Vous y êtes venus à la voix d’un Pasteur vigilant & charitable pour vous exciter mutuellement à la pratique des bonnes œuvres, & soulager par vos libéralités l’indigence dans laquelle gémissent un grand nombre de vos frères infortunés. Rien n’honore plus l’humanité, rien n’est plus digne du Christianisme que de pareilles dispositions. Mais plus vous devez de reconnoissance à l’Auteur de tout bien qui vous les a inspirées, plus aussi vous devez vous éloigner du monde son ennemi. A Dieu ne plaise que vous croyiez pouvoir allier l’œuvre de Dieu avec celle {p. 49}du monde. Les tributs imposés sur les Spectacles en faveur des pauvres & des malheureux ne les rendent pas plus légitimes ; & vos libéralités à l’égard de vos frères indigens ne vous donnent pas le droit de les fréquenter. Je dis plus : la part que vous prendriez à ces dangereux plaisirs ne pourroit qu’anéantir aux yeux de Dieu le mérite de votre bienfaisance. L’aumône efface les péchés sans doute ; mais c’est quand ont les fuit, quand on les déteste de tout son cœur, & non pas lorsqu’on y persévère.

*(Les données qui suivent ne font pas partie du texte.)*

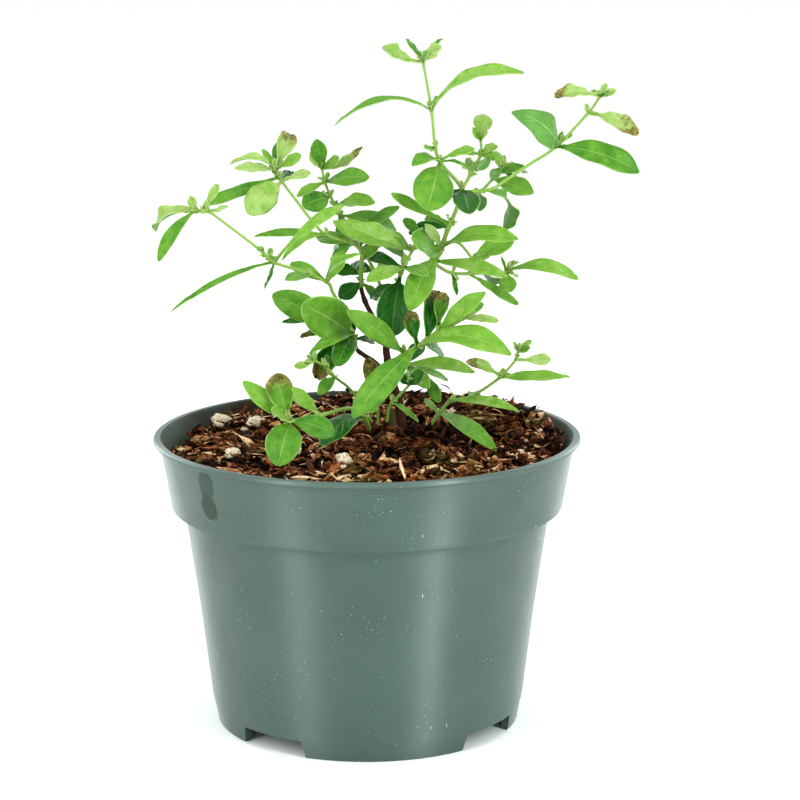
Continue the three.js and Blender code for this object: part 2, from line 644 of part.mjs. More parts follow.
// A thin closed sheet from a grid of points and a normal for each row, its quads split alike on
// both faces.
function sheetSolid(rows, normals) {
  const columns = rows[0].length;
  const layer = rows.length * columns;
  const vertices = [];
  for (const half of [BLADE_THICKNESS / 2, -BLADE_THICKNESS / 2]) {
    rows.forEach((row, index) => {
      row.forEach((point) => vertices.push(point.clone().addScaledVector(normals[index], half)));
    });
  }
  const faces = [];
  for (let row = 0; row < rows.length - 1; row += 1) {
    for (let column = 0; column < columns - 1; column += 1) {
      const near = row * columns + column;
      const far = near + columns;
      faces.push([near, near + 1, far + 1], [near, far + 1, far]);
      faces.push([layer + near, layer + far + 1, layer + near + 1]);
      faces.push([layer + near, layer + far, layer + far + 1]);
    }
  }
  const rim = [];
  for (let column = 0; column < columns - 1; column += 1) {
    rim.push([column, column + 1]);
    rim.push([layer - 1 - column, layer - 2 - column]);
  }
  for (let row = 0; row < rows.length - 1; row += 1) {
    rim.push([(row + 1) * columns, row * columns]);
    rim.push([row * columns + columns - 1, (row + 1) * columns + columns - 1]);
  }
  for (const [from, to] of rim) {
    faces.push([to, from, layer + from], [to, layer + from, layer + to]);
  }
  return solidOf(geometryFrom(vertices, faces));
}

function bladeWidth(form, width, share) {
  const { start, shift, blunt } = FORMS[form];
  if (share <= start) {
    return PETIOLE_WIDTH;
  }
  const spread = ((share - start) / (1 - start)) ** shift;
  return Math.max(TIP_WIDTH, width * Math.sin(Math.PI * spread) ** blunt);
}

// One leaf, from inside its stem to its tip: a petiole, then a blade folded a little at its midrib
// and arched along its length.
function leafSolid(base, [, offset, width, arch, facing, form]) {
  const chord = new THREE.Vector3(...offset);
  const length = chord.length();
  const along = chord.clone().normalize();
  const tilt = THREE.MathUtils.degToRad(facing);
  const normal = new THREE.Vector3(0, -Math.sin(tilt), Math.cos(tilt));
  normal.addScaledVector(along, -normal.dot(along)).normalize();
  const side = along.clone().cross(normal);
  const broad = width >= BROAD_BLADE;
  const { start } = FORMS[form];
  const places = broad ? [0, 0.3, 0.68, 1] : [0.2, 0.62, 1];
  const shares = [0].concat(places.map((share) => start + (1 - start) * share));
  const rows = [];
  const normals = [];
  for (const share of shares) {
    const centre = base.clone().addScaledVector(chord, share)
      .addScaledVector(normal, 4 * arch * share * (1 - share));
    const slope = (4 * arch * (1 - 2 * share)) / length;
    const upright = normal.clone().addScaledVector(along, -slope).normalize();
    const half = bladeWidth(form, width, share) / 2;
    const rise = broad ? MIDRIB_FOLD * (half - TIP_WIDTH / 2) : 0;
    const left = centre.clone().addScaledVector(side, -half).addScaledVector(upright, rise);
    const right = centre.clone().addScaledVector(side, half).addScaledVector(upright, rise);
    rows.push(broad ? [left, centre, right] : [left, right]);
    normals.push(upright);
  }
  return sheetSolid(rows, normals);
}

// ---------------------------------------------------------------- the plant

// A stem that stands in the soil goes straight down into a hole of its own.
function rooted(points, radius) {
  const [surface] = points;
  const root = new THREE.Vector3(surface.x, surface.y, POT_HEIGHT + CROWN_LEVEL - ROOT_DEPTH);
  const neck = new THREE.Vector3(surface.x, surface.y, POT_HEIGHT + CROWN_LEVEL + 1.5);
  holes.push([surface.x, surface.y, radius + HOLE_PLAY]);
  return [root, neck, ...points.slice(1)];
}

function woodyStem() {
  const limbs = WOODY_LIMBS.map(({ route, radii, stands }, index) => {
    let points = route.map(place);
    if (stands) {
      points = rooted(points, radii[0]);
    }
    carriers[`limb_${index}`] = { points, radii, shift: stands ? 1 : 0 };
    return stemSolid(points, radii);
  });
  return union(limbs);
}

function shoot({ name, on: [carrier, at], branches }) {
  const solids = [];
  branches.forEach(({ route, radii, leaves }, index) => {
    let points = route.map(place);
    let shift = 0;
    if (index === 0 && carrier === 'soil') {
      points = rooted(points, radii[0]);
      shift = 1;
    } else if (index === 0) {
      points[0] = leavePoint(carriers[carrier], at, points[1], radii[0]);
    }
    if (index === 0) {
      carriers[name] = { points, radii, shift };
    }
    solids.push(stemSolid(points, radii));
    for (const leaf of leaves) {
      const base = pointAlong(points, leaf[0] + shift);
      solids.push(leafSolid(base, leaf));
    }
  });
  return union(solids);
}

const whole = new THREE.Group();
const plant = new THREE.Group();
plant.add(meshOf('woody_stem', woodyStem(), COLOURS.woody_stem, 0.8));
for (const entry of SHOOTS) {
  plant.add(meshOf(entry.name, shoot(entry), COLOURS.leaf, 0.5));
}
plant.add(meshOf('soil', soilSolid(), COLOURS.soil, 0.95));
plant.add(meshOf('pot', potSolid(), COLOURS.pot, 0.45));
whole.add(plant);

// The origin is the middle of the whole object's box, at the ground.
const reach = new THREE.Box3().setFromObject(plant);
plant.position.set(-(reach.min.x + reach.max.x) / 2, -(reach.min.y + reach.max.y) / 2, 0);

export default whole;
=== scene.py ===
"""A potted mint plant: a satin grey-green nursery pot, bark mix, and a young branching plant.

Sizes are in millimetres unless a name or a comment says otherwise. A point of the plant is
(right, back, up) from the pot's axis at the height of its rim, and place() turns it into metres in
the frame.
"""
import math
import random
from collections import namedtuple

import bmesh
import bpy
from mathutils import Matrix, Vector, noise


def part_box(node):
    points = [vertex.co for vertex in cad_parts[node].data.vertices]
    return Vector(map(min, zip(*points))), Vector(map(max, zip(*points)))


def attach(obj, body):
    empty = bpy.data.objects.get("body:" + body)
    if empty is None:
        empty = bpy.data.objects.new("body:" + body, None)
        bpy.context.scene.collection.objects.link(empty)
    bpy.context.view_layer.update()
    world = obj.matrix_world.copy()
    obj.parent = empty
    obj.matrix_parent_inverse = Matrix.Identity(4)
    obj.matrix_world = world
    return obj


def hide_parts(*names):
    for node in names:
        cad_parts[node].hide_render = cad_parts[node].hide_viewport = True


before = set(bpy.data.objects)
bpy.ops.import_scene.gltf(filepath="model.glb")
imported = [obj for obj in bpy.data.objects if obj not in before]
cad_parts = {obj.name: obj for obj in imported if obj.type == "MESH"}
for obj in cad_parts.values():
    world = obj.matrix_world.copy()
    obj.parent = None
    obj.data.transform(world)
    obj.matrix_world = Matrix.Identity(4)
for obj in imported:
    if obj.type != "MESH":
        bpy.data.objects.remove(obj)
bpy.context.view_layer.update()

MM = 0.001
pot_low, pot_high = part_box("pot")
POT_AXIS = Vector(((pot_low[0] + pot_high[0]) / 2, (pot_low[1] + pot_high[1]) / 2, 0))
RIM_HEIGHT = pot_high[2]
POT_HEIGHT = RIM_HEIGHT / MM
LIP_RADIUS = (pot_high[0] - pot_low[0]) / 2 / MM

# The pot's wall, as outer radii. The collar is as tall as COLLAR_HEIGHT and ends in a ledge under
# it. The waist and the band over the feet are at heights above the ground.
COLLAR_HEIGHT = 25.5
COLLAR_TOP_RADIUS = LIP_RADIUS - 2.2
COLLAR_BOTTOM_RADIUS = LIP_RADIUS - 6.1
COLLAR_SLOPE = (COLLAR_TOP_RADIUS - COLLAR_BOTTOM_RADIUS) / COLLAR_HEIGHT
LEDGE_HEIGHT = POT_HEIGHT - COLLAR_HEIGHT
BODY_TOP_RADIUS = LIP_RADIUS - 10.7
WAIST_RADIUS = 60.3
WAIST_HEIGHT = 42.2
BAND_RADIUS = 55.9
BAND_HEIGHT = 7.9
BASE_RADIUS = LIP_RADIUS - 21.75
WALL = 1.3
LIP_THICKNESS = 1.8
FLOOR_RADIUS = 53.2
FLOOR_UNDERSIDE = 6.6
FLOOR_TOP = FLOOR_UNDERSIDE + 1.4
FOOT_WIDTH = 2.6
FEET = 4
# The gaps between the feet, which widen downwards, with their angles in degrees round the pot.
FOOT_GAP_HEIGHT = 6.2
FOOT_GAP_ANGLE = 27
FOOT_GAP_FLARE = 1.2
FOOT_GAP_DEPTH = 14
FIRST_FOOT_GAP = 52
DRAIN_HOLE_RADIUS = 5
DRAIN_HOLE_CIRCLE = 42
POT_FACETS = 180

# A drop that water left on the collar: its azimuth in degrees from the front, less than 0 to the
# left, its fall from the rim, its half width and half height, and how strongly it shows.
Drop = namedtuple("Drop", "azimuth fall width height strength")
DAMP_RUN = [Drop(-48.4, 6.9, 4.0, 5.6, 0.6), Drop(-48.7, 14.9, 4.2, 4.9, 1.0)]

# The top of the bark mix. It has a ridge just right of the axis, drops to the pot's sides, rises at
# the back, and is heaped against the wall round an azimuth that is counted from the right towards
# the back. Levels are against the rim.
RIDGE_LEVEL = -2.2
RIDGE_RIGHT = 4
SIDE_DROP = 5
BACK_RISE = 2.2
HEAP_AZIMUTH = math.radians(25)
HEAP_HALF_ANGLE = math.radians(24)
HEAP_DEPTH = 15
HEAP_HEIGHT = 7.2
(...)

Je finis, mes Frères, par ces paroles de l’Apôtre qui, bien méditées, renferment toutes les instructions que j’ai voulu vous donner dans ce discours : Qu’on n’entende pas même parler parmi vous de fornication, ni de quelqu’impureté que ce soit ; qu’on n’y entende point de paroles déshonnêtes, ni de folles, ni de bouffonnes, qui ne conviennent point à votre vocation : Fornicatio & omnis immunditia nec nominetur in vobis ; aut turpitudo, aut stultiloquium, aut scurrilitas quæ ad rem non pertinet. Mais tout ce qui est véritable & sincère, tout ce qui est honnête, {p. 50}tout ce qui est saint, tout ce qui est d’édification & de bonne odeur, que ce soit-là l’objet de vos pensées & la règle de vos mœurs ; & que la paix de Dieu, cette paix infiniment supérieure à tous les plaisirs du monde ; cette paix qui surpasse tout sentiment & toute pensée, garde vos esprits & vos cœurs en Jésus-Christ notre Seigneur, jusqu’à l’éternité bienheureuse que je vous souhaite au nom du Père, &c.